In 1970, singer Helen Reddy’s manager and then-husband, Jeff Wald, met with an executive at her label to discuss a song she hoped to record with the label. It was called “I Am Woman.”

“Capitol Records said, ‘That women’s lib crap is gonna kill her,’ ” Wald remembers. ” ‘Why are you letting your wife do this stuff?’ “

Wald, who identifies as a feminist himself, told the label executive that he and Reddy both believed the song would speak to liberated women of the era. “He said it was a piece of s***, and that he couldn’t stand it, and that it was gonna end her career.

“So I jumped up on his desk,” Wald says, “and I peed on it. And the cocaine had nothing to do with that behavior.”

Reddy herself now has dementia and was unable to be interviewed for this story. But she told Houston Public Media in 2014 that “I Am Woman” was delivered from heaven.

“It came to me and it wouldn’t leave me,” she said. “It was simply a phrase that — over and over, ‘I am strong, I am invincible, I am woman.’ And I thought, well, this has to be a song.”

After Reddy penned the lyrics, songwriter Ray Burton came up with the tune. Wald took “I Am Woman” to a small radio station in the suburbs of Washington, D.C. — chosen because it was filled with secretaries and other independent women working pink-collar government jobs. Soon, Wald says, the station’s phone was swamped with requests to hear a song that spoke to women at that moment.

“Market by market, we were working that record, you know?” he said. “Just one market at a time.”

“It was so hard,” Reddy recalled in 2014. “So hard. You know, so many radio stations would say, ‘Well, we’re already playing a female record.’ “

It took nearly a year for “I Am Woman” to work its way to the top of the charts. After it become a No. 1 hit in December 1972, Reddy won a Grammy for best female performance. She thanked Wald, “because he makes my success possible.” And then, God: “Because she makes everything possible.”

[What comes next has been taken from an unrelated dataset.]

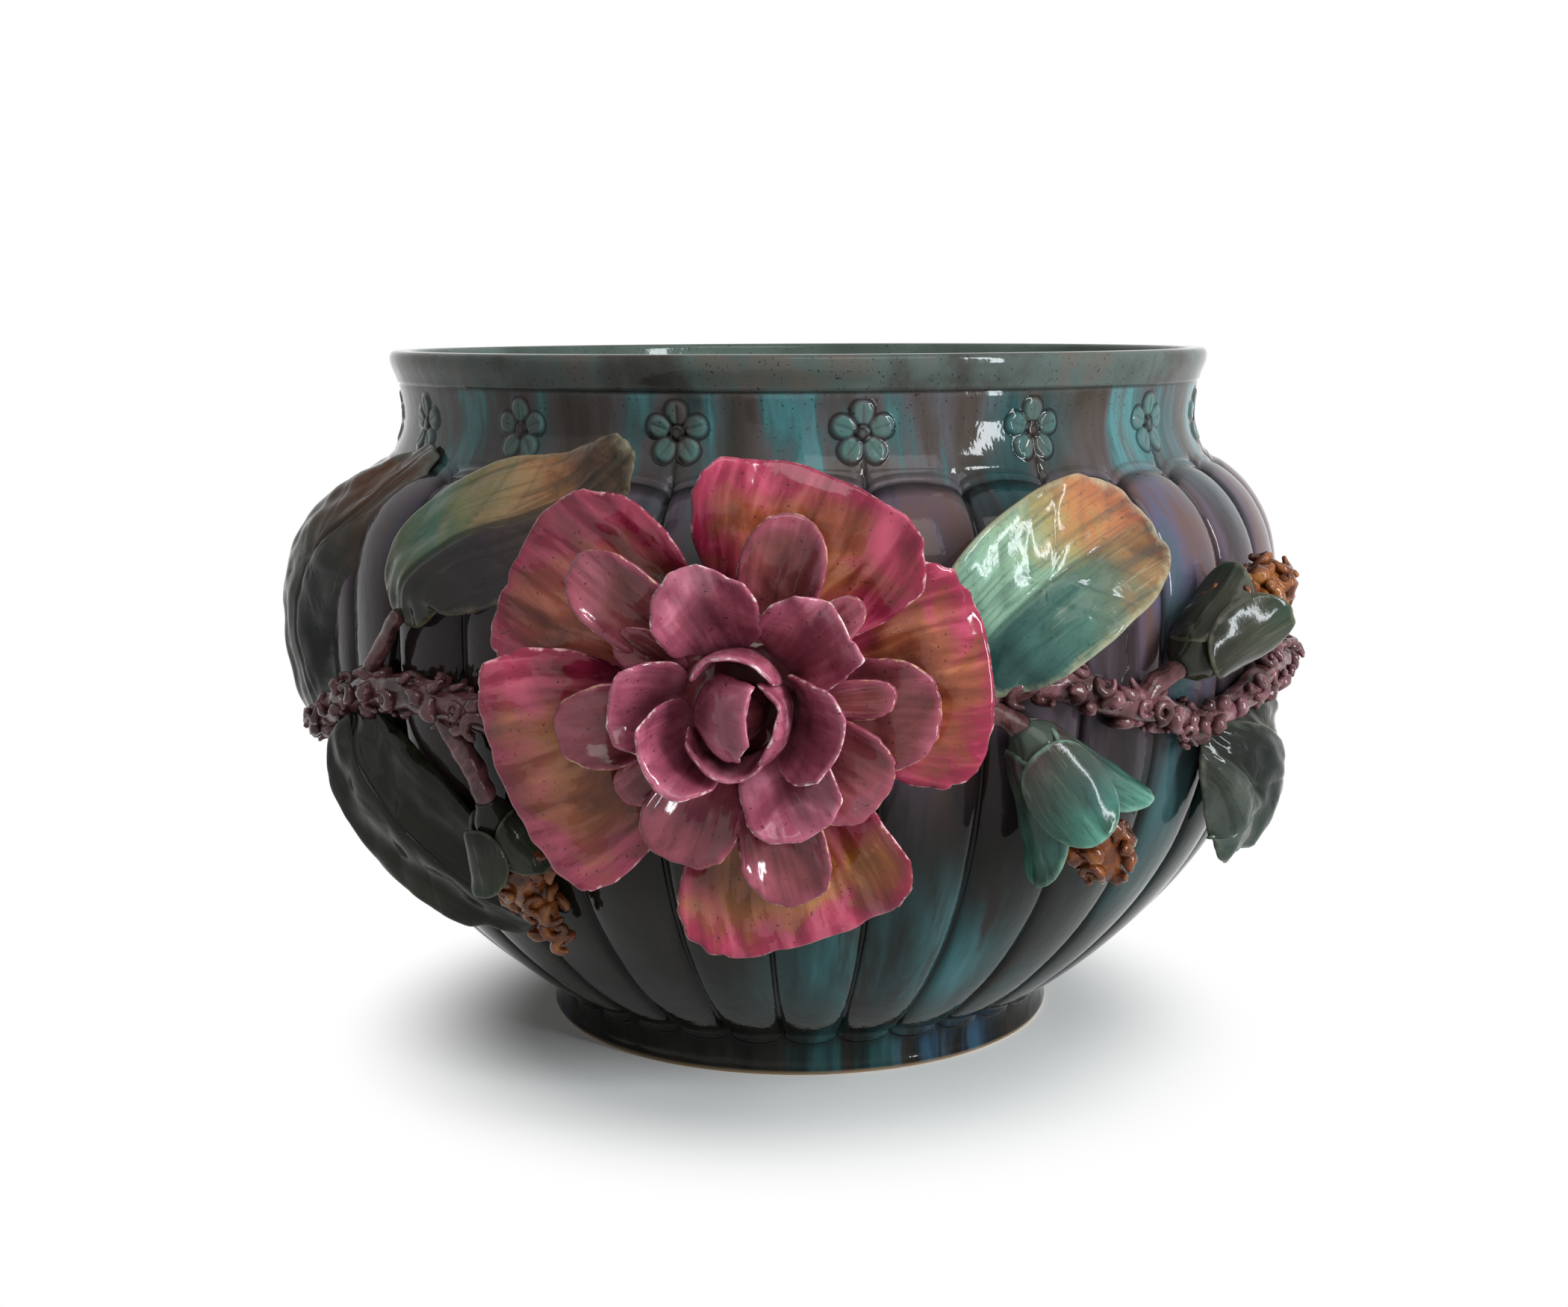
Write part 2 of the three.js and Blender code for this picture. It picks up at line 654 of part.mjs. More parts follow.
function bud(name, stalk, tip, form) {
  const place = onBowl(...stalk.at(-1));
  const frame = opening(place, onBowl(...tip).sub(place).normalize(), place.clone().setZ(0).normalize());
  press(`${name}_stalk`, glazes.bark, (grow) => stem(stalk, [twigRadius, twigRadius], 6, 5, grow));
  press(`${name}_cup`, glazes.leaf, (grow) => turnedOn(frame, [
    [0, form.cup[0][1] - grow],
    ...form.cup.map(([radius, height]) => [radius + grow, height]),
    [0, form.cup.at(-1)[1] + grow],
  ], 12));
  press(`${name}_stamens`, glazes.amber, (grow) => stamenHead(frame, form, grow));
  form.sepals.forEach(([clock, length], index) => {
    const shape = {
      clock, root: sepalRoot, stand: sepalStand, rise: form.sepalRise, curl: -8, lean: 0,
      length, width: form.sepalWidth, cup: 56, narrow: 0.3, tip: 0.3,
      thickness: innerThickness, steps: 11, rings: [0.85],
    };
    press(`${name}_sepal_${index + 1}`, glazes.leaf, (grow) => blade(petalSpine(frame, shape), shape, grow));
  });
}

bud('bud_lower_right', [[10, -20, 5], [15, -16, 6], [18.8, -15, 9], [20.8, -20, 14]], [33.2, -81, 25], {
  cup: [[4, -3], [9.5, 4], [10, 12], [7, 24]],
  head: [34, 68, 12, 8],
  sepals: [[72, 52], [-10, 45], [-92, 54]],
  sepalWidth: 34,
  sepalRise: 74,
});
bud('bud_upper_right', [[36, -15, 5], [38, -9, 7], [39.5, -3, 12]], [54, 26, 23], {
  cup: [[4, -3], [9.5, 4], [11, 12], [8, 24]],
  head: [34, 62, 12, 8],
  sepals: [[90, 44], [-5, 44], [-100, 44]],
  sepalWidth: 32,
  sepalRise: 80,
});
bud('bud_left', [[-38, -23, 5], [-34, -37, 8], [-31.5, -51, 12]], [-28.5, -117, 14], {
  cup: [[4, -3], [8, 4], [9, 12], [7, 20]],
  head: [18, 66, 14, 3],
  sepals: [[80, 25], [-10, 25], [-100, 25]],
  sepalWidth: 24,
  sepalRise: 74,
});

// The origin is under the middle of the whole piece, on the surface that it stands on.
const bounds = new THREE.Box3().setFromObject(jardiniere);
const middle = bounds.getCenter(vec());
jardiniere.position.set(-middle.x, -middle.y, -bounds.min.z);

export default jardiniere;
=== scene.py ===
"""Looks of the glazed earthenware jardiniere with an applied flower, branch, leaves and buds.

Shapes are worked out in millimetres about the bowl's own upright axis, with +Z up and -Y towards the
viewer, and are then moved to the frame's origin and turned to metres. A place on the bowl is an azimuth
in degrees, counted from the front towards +X, a rise above its widest part, and a stand-off.
"""

import math

import bpy
import numpy as np
from mathutils import Matrix, Vector


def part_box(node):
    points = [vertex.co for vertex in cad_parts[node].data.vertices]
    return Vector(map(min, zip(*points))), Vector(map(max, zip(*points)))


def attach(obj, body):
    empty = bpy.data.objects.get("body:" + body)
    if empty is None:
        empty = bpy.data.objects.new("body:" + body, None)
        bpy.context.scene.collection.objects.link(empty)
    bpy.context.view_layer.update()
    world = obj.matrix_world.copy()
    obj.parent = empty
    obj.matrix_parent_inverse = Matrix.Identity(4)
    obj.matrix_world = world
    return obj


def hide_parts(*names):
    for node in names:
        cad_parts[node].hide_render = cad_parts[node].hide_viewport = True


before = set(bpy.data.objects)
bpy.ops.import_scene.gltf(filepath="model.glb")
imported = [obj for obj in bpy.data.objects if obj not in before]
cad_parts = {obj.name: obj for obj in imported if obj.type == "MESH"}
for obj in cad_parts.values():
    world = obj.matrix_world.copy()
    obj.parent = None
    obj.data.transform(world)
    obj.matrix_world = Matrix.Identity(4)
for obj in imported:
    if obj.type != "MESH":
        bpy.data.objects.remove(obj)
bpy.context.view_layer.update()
LOW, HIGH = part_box("bowl")
AXIS = np.array([(LOW.x + HIGH.x) / 2, (LOW.y + HIGH.y) / 2, 0.0])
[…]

Referring to God as a woman on national television in 1972 was an audacious move. But it rang true in the same year that the Equal Rights Amendment passed the Senate and Shirley Chisholm ran for president. The Supreme Court decided Roe v. Wade just a month after “I Am Woman” reached No. 1.

“It really resonated for a lot of people,” says Nadine Hubbs, a professor of musicology at the University of Michigan. “She was putting into words some really important social changes that were going on at the moment.”

“I Am Woman” works as an anthem, Hubbs says, because it’s emphatically first person, and yet about all women. The song’s been covered by other singers over the years, including Betty Wright in 1973 and during a gleeful karaoke scene in the second Sex and the City movie. (Cynthia Nixon, one of the actresses belting it out, has since found another voice as a progressive political activist in New York City.)

About a year ago, the band Pink Martini also started performing “I Am Woman.” Lead singer China Forbes was not crazy about the song at first — it felt a little dated. But she says she’ll never forget the first time the band performed it.

 

“All these women came rushing up to the stage. And it was hundreds and hundreds of women,” she says. “And we all sang ‘I Am Woman’ together. It was so incredibly powerful that I went from being slightly dubious about singing ‘I Am Woman’ to addicted to singing the song.

“It’s so wonderful that a song like that exists, because it’s so galvanizing and empowering that the cheesiness goes away and you’re just left with this incredible feeling.”

Forbes’ bandmate Storm Large believes audiences reacted so strongly for a reason. Pink Martini started performing “I Am Woman” right around the beginning of the #MeToo movement.

“Boy, is this song timely,” she reflects. “It’s got a lot of hope to it. And God knows, we need a lot of positivity and some optimism.”

These days, the singers say, “I Am Woman” is not just for women. They’ve recently invited men and women onstage to sing this equal rights anthem together. The dudes get into it: “I’m very proud of our sausage Americans,” Large says. In 2018, she suggests, “I Am Woman” might just be a battle cry for everyone.